George H.W, Bush is frisky
Barbara Bush reveals an unexpected marital woe in a $2.1 million night for reading: Can't contain the sock man
Barbara Bush may have stepped down as the chair of the Barbara Bush Foundation for Family Literacy and into an honorary role, but her humor and drive certainly remain a guiding influence over the foundation’s annual fundraising event, A Celebration of Reading.
She opened the 2013 Celebration at the Hobby Center for the Performing Arts with a tale of marital woe. She’s quite at her wits’ end attempting to control President George H. W Bush’s new vice, loud socks.
Accompanied by photographic evidence, the First Lady of Literacy — as her son Neil titled her — explained how the president’s eye-popping foot-cover collection is upstaging even celebrities like Conan O’Brien, when they are in the presence of his imposing presidential socks.
Moments later as a gaggle of beautiful Houston Texans cheerleaders pushed the smiling wheel-chair bound, but still irrepressible, sock fashionista across the stage, Barbara Bush uttered with comic timing so precise, it would make Conan O’Brien envious: “I guess we can stop the prayers. He’s well.”
Neil Bush announced that the Barbara Bush Houston Literacy Foundation would be embarking on a new initiative to develop a community action blueprint to fight illiteracy in Houston.
That inspirational line, filled with humor and hope, in many ways held the themes for the night.
After reminding the audience that one out of five Houstonians are functionally illiterate, event chairs Maria and Neil Bush announced that the Barbara Bush Houston Literacy Foundation would be embarking on a new initiative to develop a community action blueprint to fight illiteracy in Houston. They hoped this blueprint could eventually be followed by other cities around the country.
A major portion of the $2.1 million raised by A Celebration of Reading will be dedicated to the new program.
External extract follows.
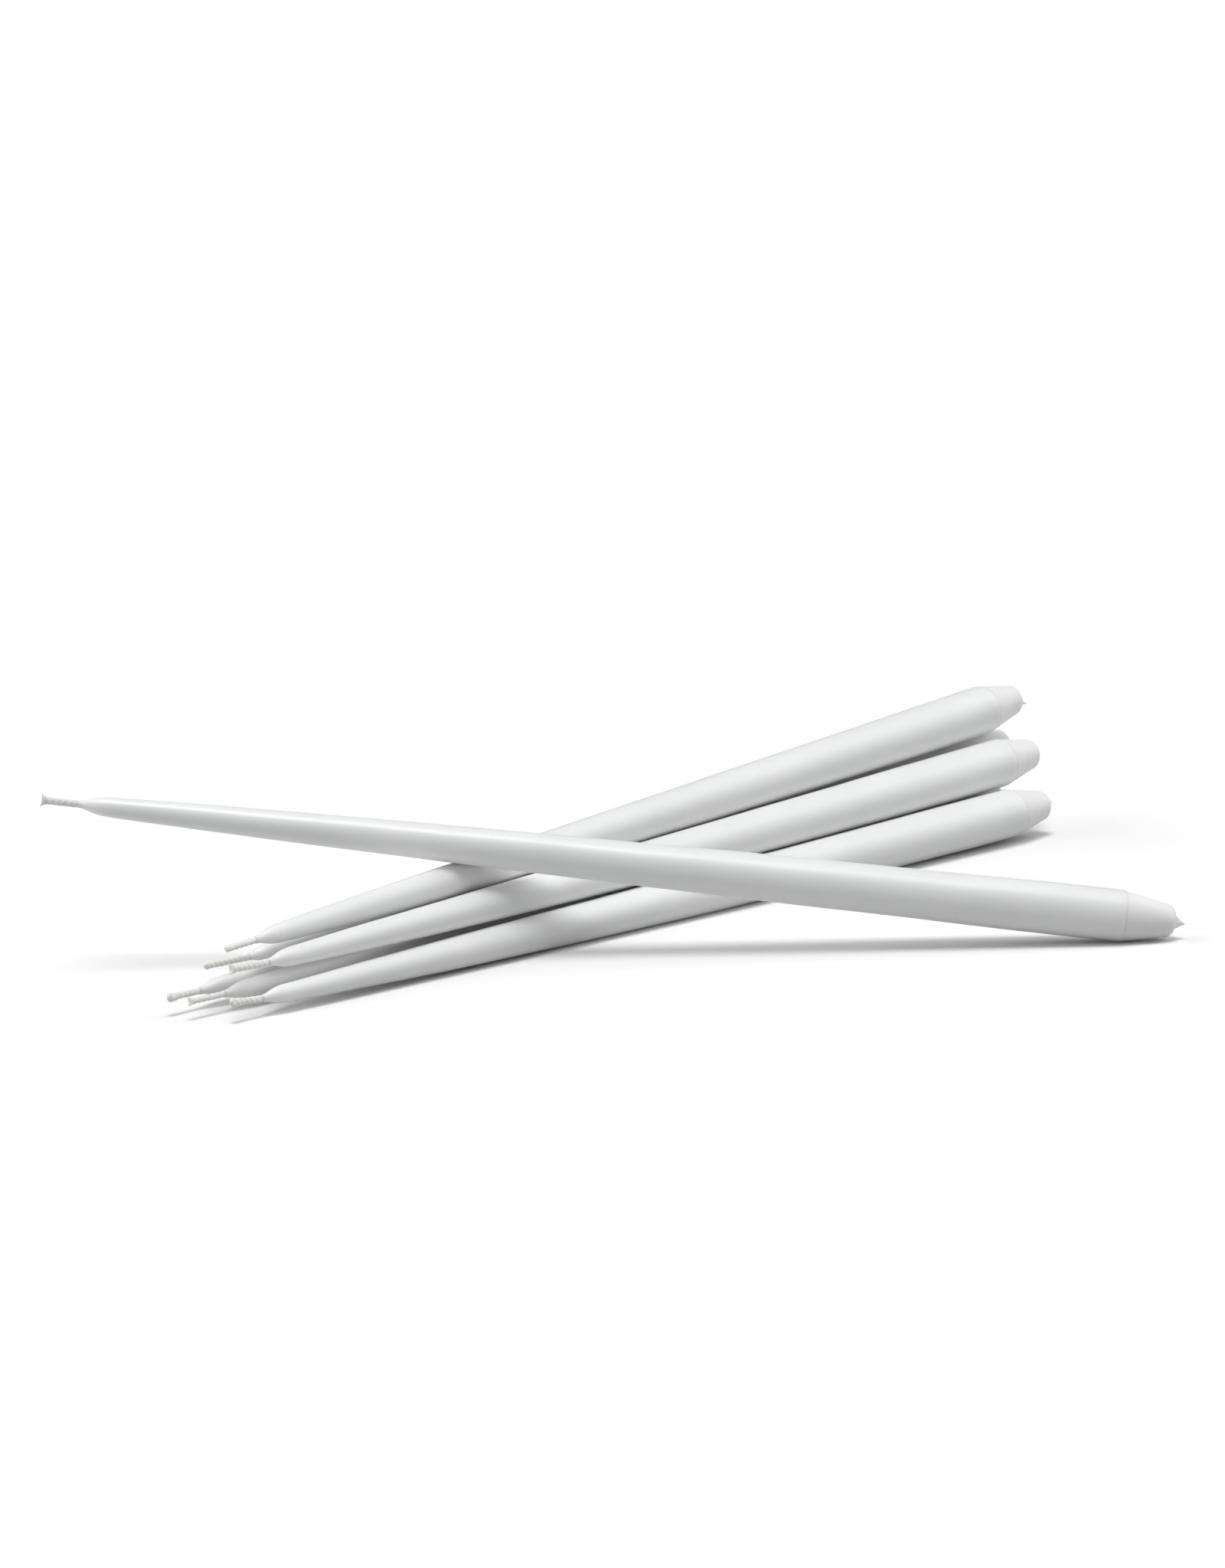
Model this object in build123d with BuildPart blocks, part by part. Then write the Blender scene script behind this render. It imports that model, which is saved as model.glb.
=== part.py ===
from build123d import *
import os
from math import cos, sin, radians

# A loose set of seven slim, dipped taper candles: six lie in a 3-2-1 pile with
# their fitted ends together, and the seventh lies across the pile with its
# fitted end on the table.
#
# Frame: +Z up, the table is Z = 0, the origin is below the middle of the set,
# and +X runs along the crossing candle towards its fitted end.
# Each candle has an axis of its own, measured from the rim of its fitted end
# (s = 0) to the wax tip (s = WAX_LENGTH).

# ------------------------------------------------ driving dimensions, in mm
WAX_LENGTH = 270.0        # rim of the fitted end to the wax tip
BODY_RADIUS = 6.5         # the parallel band that a holder grips
BAND_START = 13.0         # the band, from the shoulder...
BAND_END = 25.0           # ...to where the taper begins
COAT_THICKNESS = 0.4      # glossy overdip on the body
CORE_TIP = 268.0          # where the core stops inside the coat's tip

RIM_RADIUS = 3.95         # edge of the domed end face
CONE_FOOT = (4.25, 1.3)   # (radius, s) where the rim's rounding meets the cone
CONE_HEAD = (6.45, 12.0)  # (radius, s) where the cone meets the shoulder
DOME_RADIUS = 1.5         # the end face's middle, at the foot of the nib
DOME_RISE = 1.5           # how far that middle stands out past the rim
NIB_TIP_RADIUS = 0.25     # blunt point of the wax drip left on the end face

WICK_RADIUS = 1.0         # braided wick, waxed
WICK_START = 3.0          # the wick stops this far inside the fitted end
WICK_BEND_LENGTH = 4.0    # the bare end's bend, measured along the braid

# outside of the taper, as (radius, s): it grows slimmer ever faster to the tip
TAPER = [(6.24, 60.0), (5.80, 102.0), (5.27, 140.0), (4.68, 175.0),
         (4.09, 205.0), (3.51, 230.0), (2.94, 250.0), (2.50, 262.0)]
TAPER_END_SLOPE = (-0.045, 1.0)
TIP = [(2.20, 266.0), (1.72, 268.6), (1.20, 270.0)]
# the same line on the core, which ends in a blunter tip
CORE_POINT = [(1.80, 266.0), (1.30, 268.0)]

# middle of each rim (x, y, z), azimuth and inclination of the axis from the
# fitted end to the tip in degrees, bare wick length, wick's own rise in
# degrees, and the length of the wax nib
CANDLES = {
    "crossing":      ((137.223, -38.828, 4.761), -178.0187, 7.8031, 11.0, 0.0, 2.4),
    "top":           ((108.307, 98.497, 33.280), -135.9306, -3.7780, 12.0, -0.5, 1.6),
    "middle_front":  ((112.528, 92.509, 19.455), -136.1220, -1.7247, 14.1, 3.3, 0.5),
    "middle_rear":   ((105.461, 104.809, 19.952), -135.5796, -2.0630, 16.8, 2.7, 0.8),
    "bottom_rear":   ((91.342, 101.335, 7.159), -134.7848, -0.7593, 12.2, 0.8, 0.6),
    "bottom_centre": ((103.266, 92.029, 7.159), -136.5153, -0.7593, 13.3, 0.8, 0.7),
    "bottom_front":  ((114.876, 84.259, 7.159), -137.2501, -0.7593, 11.9, 4.7, 1.2),
}


def axial_plane(rim, azimuth, inclination):
    """A plane through a candle's axis: x is the radius and y runs along the axis, towards the tip."""
    a, i = radians(azimuth), radians(inclination)
    along = Vector(cos(a) * cos(i), sin(a) * cos(i), sin(i))
    across = Vector(-sin(a), cos(a), 0)
    return Plane(origin=Vector(*rim), x_dir=across, z_dir=across.cross(along))


def cone_radius(s):
    (r0, s0), (r1, s1) = CONE_FOOT, CONE_HEAD
    return r0 + (s - s0) * (r1 - r0) / (s1 - s0)


CORE_RADIUS = BODY_RADIUS - COAT_THICKNESS
COAT_EDGE = CONE_FOOT[1] + (CORE_RADIUS - CONE_FOOT[0]) * (
    CONE_HEAD[1] - CONE_FOOT[1]) / (CONE_HEAD[0] - CONE_FOOT[0])
CORE_TAPER = [(r - COAT_THICKNESS, s) for r, s in TAPER]


def make_core(plane, nib):
    """Wax core: domed end with its nib, the cut cone, and the body up to a blunt tip, bored for the wick."""
    axis = Axis(plane.origin, plane.y_dir)
    with BuildPart() as core:
        with BuildSketch(plane):
            with BuildLine():
                nib_end = (NIB_TIP_RADIUS, -DOME_RISE - nib)
                Line((0, nib_end[1]), nib_end)
                Line(nib_end, (DOME_RADIUS, -DOME_RISE))
                ThreePointArc((DOME_RADIUS, -DOME_RISE), (2.95, -0.93), (RIM_RADIUS, 0))
                Line((RIM_RADIUS, 0), CONE_FOOT)
                Line(CONE_FOOT, (CORE_RADIUS, COAT_EDGE))
                Line((CORE_RADIUS, COAT_EDGE), (CORE_RADIUS, BAND_END))
                Spline((CORE_RADIUS, BAND_END), *CORE_TAPER,
                       tangents=[(0, 1), TAPER_END_SLOPE])
                Spline(CORE_TAPER[-1], *CORE_POINT, tangents=[TAPER_END_SLOPE, (-1, 1)])
                Line(CORE_POINT[-1], (0, CORE_TIP))
                Line((0, CORE_TIP), (0, nib_end[1]))
            make_face()
        revolve(axis=axis)
        with BuildSketch(plane):
            with BuildLine():
                Polyline((0, WICK_START), (WICK_RADIUS, WICK_START),
                         (WICK_RADIUS, WAX_LENGTH), (0, WAX_LENGTH), close=True)
            make_face()
        revolve(axis=axis, mode=Mode.SUBTRACT)
    return core


def make_coat(plane):
    """Overdip: a thin closed sleeve from the cut edge on the cone to the rounded tip, open for the wick."""
    with BuildPart() as coat:
        with BuildSketch(plane):
            with BuildLine():
                Line((CORE_RADIUS, COAT_EDGE), CONE_HEAD)
                Line(CONE_HEAD, (BODY_RADIUS, BAND_START))
                Line((BODY_RADIUS, BAND_START), (BODY_RADIUS, BAND_END))
                Spline((BODY_RADIUS, BAND_END), *TAPER, tangents=[(0, 1), TAPER_END_SLOPE])
                Spline(TAPER[-1], *TIP, tangents=[TAPER_END_SLOPE, (-1, 0.8)])
                Line(TIP[-1], (WICK_RADIUS, TIP[-1][1]))
                Line((WICK_RADIUS, TIP[-1][1]), (WICK_RADIUS, CORE_TIP))
                Line((WICK_RADIUS, CORE_TIP), CORE_POINT[-1])
                Spline(CORE_TAPER[-1], *CORE_POINT, tangents=[TAPER_END_SLOPE, (-1, 1)])
                Spline((CORE_RADIUS, BAND_END), *CORE_TAPER,
                       tangents=[(0, 1), TAPER_END_SLOPE])
                Line((CORE_RADIUS, BAND_END), (CORE_RADIUS, COAT_EDGE))
            make_face()
        revolve(axis=Axis(plane.origin, plane.y_dir))
    return coat


def make_wick(plane, azimuth, inclination, bare, rise):
    """Wick: one braid, straight through the wax, whose bare end bends up or down a little from the candle's axis."""
    a, i = radians(azimuth), radians(inclination)
    upward = Vector(-cos(a) * sin(i), -sin(a) * sin(i), cos(i))
    bend_plane = Plane(origin=plane.origin, x_dir=upward, z_dir=upward.cross(plane.y_dir))
    turn, side = radians(abs(rise)), (1 if rise >= 0 else -1)
    bend_radius = WICK_BEND_LENGTH / turn if rise else 0
    bend = [(side * bend_radius * (1 - cos(t)), WAX_LENGTH + bend_radius * sin(t))
            for t in (turn / 2, turn)]
    rest = bare - WICK_BEND_LENGTH
    with BuildPart() as wick:
        with BuildLine(bend_plane):
            if rise:
                Line((0, WICK_START), (0, WAX_LENGTH))
                ThreePointArc((0, WAX_LENGTH), *bend)
                Line(bend[1], (bend[1][0] + side * sin(turn) * rest, bend[1][1] + cos(turn) * rest))
            else:
                Line((0, WICK_START), (0, WAX_LENGTH + bare))
        with BuildSketch(Plane(origin=plane.origin + plane.y_dir * WICK_START,
                               x_dir=plane.x_dir, z_dir=plane.y_dir)):
            Circle(WICK_RADIUS)
        sweep()
        chamfer(wick.faces().filter_by(GeomType.PLANE).sort_by(
            Axis(plane.origin, plane.y_dir))[-1].edges(), 0.2)
    return wick


os.makedirs("parts", exist_ok=True)
for name, (rim, azimuth, inclination, bare, rise, nib) in CANDLES.items():
    plane = axial_plane(rim, azimuth, inclination)

    core = make_core(plane, nib)
    core.part.label = f"{name}_core"
    export_step(core.part, f"parts/{name}_core.step")

    coat = make_coat(plane)
    coat.part.label = f"{name}_coat"
    export_step(coat.part, f"parts/{name}_coat.step")

    wick = make_wick(plane, azimuth, inclination, bare, rise)
    wick.part.label = f"{name}_wick"
    export_step(wick.part, f"parts/{name}_wick.step")
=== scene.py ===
import math

import bpy
import numpy as np
from mathutils import Matrix, Vector


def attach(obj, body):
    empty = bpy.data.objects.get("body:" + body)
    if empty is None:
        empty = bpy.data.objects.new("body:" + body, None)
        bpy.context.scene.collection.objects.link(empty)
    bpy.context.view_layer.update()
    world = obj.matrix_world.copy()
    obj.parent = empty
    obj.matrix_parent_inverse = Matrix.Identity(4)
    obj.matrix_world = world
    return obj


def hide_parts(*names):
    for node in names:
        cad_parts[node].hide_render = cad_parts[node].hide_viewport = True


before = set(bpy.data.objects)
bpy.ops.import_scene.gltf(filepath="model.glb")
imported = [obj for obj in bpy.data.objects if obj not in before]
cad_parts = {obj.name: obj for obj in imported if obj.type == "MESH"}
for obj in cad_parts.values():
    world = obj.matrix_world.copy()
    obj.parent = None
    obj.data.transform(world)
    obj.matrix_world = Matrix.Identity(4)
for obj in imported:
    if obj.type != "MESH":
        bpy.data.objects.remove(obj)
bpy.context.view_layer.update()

MM = 0.001

# ------------------------------------------------------------------ camera
# The camera looks at a point on the table near the middle of the set.
AIM = Vector((0.00001, 0.158589, 0.0))
CAM_DISTANCE = 1.600
CAM_ELEVATION = 0.20980860558
CAM_ROLL = -0.018649440980
FOCAL_PX = 7415.91646510
LONG_SIDE_PX = 2048.0

forward = Vector((0, math.cos(CAM_ELEVATION), -math.sin(CAM_ELEVATION)))
up0 = Vector((0, math.sin(CAM_ELEVATION), math.cos(CAM_ELEVATION)))
right0 = Vector((1, 0, 0))
cam_right = right0 * math.cos(CAM_ROLL) + up0 * math.sin(CAM_ROLL)
cam_up = -right0 * math.sin(CAM_ROLL) + up0 * math.cos(CAM_ROLL)
cam_data = bpy.data.cameras.new("camera")
cam_data.sensor_width = 36.0
cam_data.sensor_fit = "AUTO"
cam_data.lens = FOCAL_PX * 36.0 / LONG_SIDE_PX
cam_data.clip_start, cam_data.clip_end = 0.05, 60.0
camera = bpy.data.objects.new("camera", cam_data)
bpy.context.scene.collection.objects.link(camera)
m = Matrix((cam_right, cam_up, -forward)).transposed().to_4x4()
m.translation = AIM - forward * CAM_DISTANCE
camera.matrix_world = m
bpy.context.scene.camera = camera

# ----------------------------------------------------------------- candles
# rim middle (mm), azimuth, inclination (degrees), bare wick, wick's rise,
# nib length, as in the CAD, then what is the candle's own: seed, bow at the
# ends (mm), tip slimness, and the looks of its wick and nib
CANDLES = {
    "crossing": ((137.223, -38.828, 4.761), -178.0187, 7.8031, 11.0, 0.0, 2.4),
    "top": ((108.307, 98.497, 33.280), -135.9306, -3.7780, 12.0, -0.5, 1.6),
    "middle_front": ((112.528, 92.509, 19.455), -136.1220, -1.7247, 14.1, 3.3, 0.5),
    "middle_rear": ((105.461, 104.809, 19.952), -135.5796, -2.0630, 16.8, 2.7, 0.8),
    "bottom_rear": ((91.342, 101.335, 7.159), -134.7848, -0.7593, 12.2, 0.8, 0.6),
    "bottom_centre": ((103.266, 92.029, 7.159), -136.5153, -0.7593, 13.3, 0.8, 0.7),
    "bottom_front": ((114.876, 84.259, 7.159), -137.2501, -0.7593, 11.9, 4.7, 1.2),
}
OWN = {
    #               seed  bow  slim  wick end, how wide, upper and lower prong (mm), turn of the plait's flat side,
    #               thickness, cut length (mm), nib's foot radius and where its point is, across and up (mm)
    "crossing":      (11, 0.0, 0.00, "splayed", 1.80, -0.15, 0.05, 1.45, 1.16, 9.9, 1.78, (0.10, -0.35)),
    "top":           (23, 0.84, 0.06, "round", 1.16, 0, 0, 0.25, 1.10, 10.3, 0.80, (2.40, -1.40)),
    "middle_front":  (37, 0.84, 0.08, "splayed", 1.50, -0.10, 0.20, 1.20, 1.10, 12.7, 0.70, (0.30, 0.20)),
    "middle_rear":   (41, 0.84, 0.08, "round", 1.12, 0, 0, 1.70, 1.06, 14.9, 0.75, (-0.50, 0.30)),
    "bottom_rear":   (53, 0.84, 0.12, "knob", 1.30, 0, 0, 0.95, 1.00, 11.1, 0.70, (0.40, -0.30)),
    "bottom_centre": (67, 0.84, 0.12, "splayed", 1.55, 0.20, 0.15, 0.60, 0.98, 11.9, 0.80, (-0.30, 0.40)),
    "bottom_front":  (79, 0.84, 0.22, "knob", 1.34, 0, 0, 1.30, 1.08, 10.7, 0.85, (1.75, 0.65)),
}
WAX_LENGTH = 270.0
BODY_RADIUS = 6.5
COAT = 0.4
COAT_EDGE = 11.5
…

Then, that celebration began in earnest as acclaimed authors Jon Meacham, Dr. Mary C. Neal, Brad Thor and Mark K. Shriver took the stage to share their books and stories and continue the evening’s themes of hope and inspiration.
The audience also received a peek into their reading future during Lauren Bush Lauren’s introductory remarks for the Pulitzer Prize-winning biographer Jon Meacham. Before he began reading from his best-selling Thomas Jefferson: The Art of Power, Bush Lauren revealed Meacham is currently at work on a biography of the sock super model himself, President George H. W. Bush.
The last author speaker, Mark Kennedy Shriver, who certainly knows something about political dynasties, gave a particularly moving tribute to his father Sargent Shriver. During his talk he managed to once again bring the audience back to the inspiration of hope and family and the power of literacy.
Doro Bush Koch rounded out the speakers as she reminded the audience of the Barbara Bush Foundation of Family Literacy’s history and its future as it turns 25 in 2014.
Another highlight of the evening came late in the program when the Neil Bush's three children — Ashley, Pierce and Lauren Bush Lauren — came together to read aloud excepts from the newly revised, All the Best, George H. W. Bush: My Life in Letters and Other Writings.
The program ended after a musical finale by Tamar Davis who was backed by students from the High School for the Performing and Visual Arts.
As the approximately 2,000 guests moved onto the stage or in the Hobby Center lobby to enjoy a light dinner, Neil Bush reminded everyone to check their gift bags. All guests went home with a pair of colorful socks, a fitting reward for coming together to “Sock it to illiteracy.”